Texture-suppression-based surface defect detection of milled aluminum ingot

Abstract

The surface quality of aluminum ingot has a great influence on the subsequent rolling process, so defect detection is a critical step after milling. However, it is a challenging task, owing to multi-direction and multi-scale of milling texture pattern, and sometimes uneven distribution of texture primitives. In this paper, a novel texture-suppression-based defect detection method combined with wavelet decomposition and relative total variation (RTV) for milled surface is proposed. In order to adaptively decide the scale factor of RTV which is vital in texture-structure separation, we first resort to mine intrinsic priors of defect and milling grains in the detail sub images derived from the wavelet decomposition. Secondly, based on the mined prior rules, a detail sub image is automatically selected from different decomposition levels and the corresponding scale factor for RTV is also determined. Then, by feeding the selected sub image into the RTV model, the texture is suppressed and the main structures that containing defects are extracted.

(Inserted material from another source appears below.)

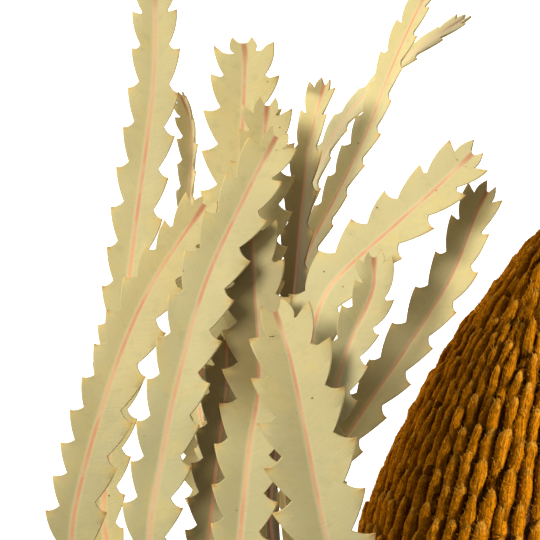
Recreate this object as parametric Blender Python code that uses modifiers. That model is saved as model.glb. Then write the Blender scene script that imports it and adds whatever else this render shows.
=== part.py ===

Compared with taking the original image as the input, the wavelet preprocessed sub image effectively weakens the influence of the scale and direction change of texture pattern, and greatly improves the time efficiency of RTV. Finally, through the simple gradient calculation and binarization of the structure image, the defects are segmented. The experimental results show that the proposed method is robust and effective to detect various surface defects of steel ingot with complex milling texture.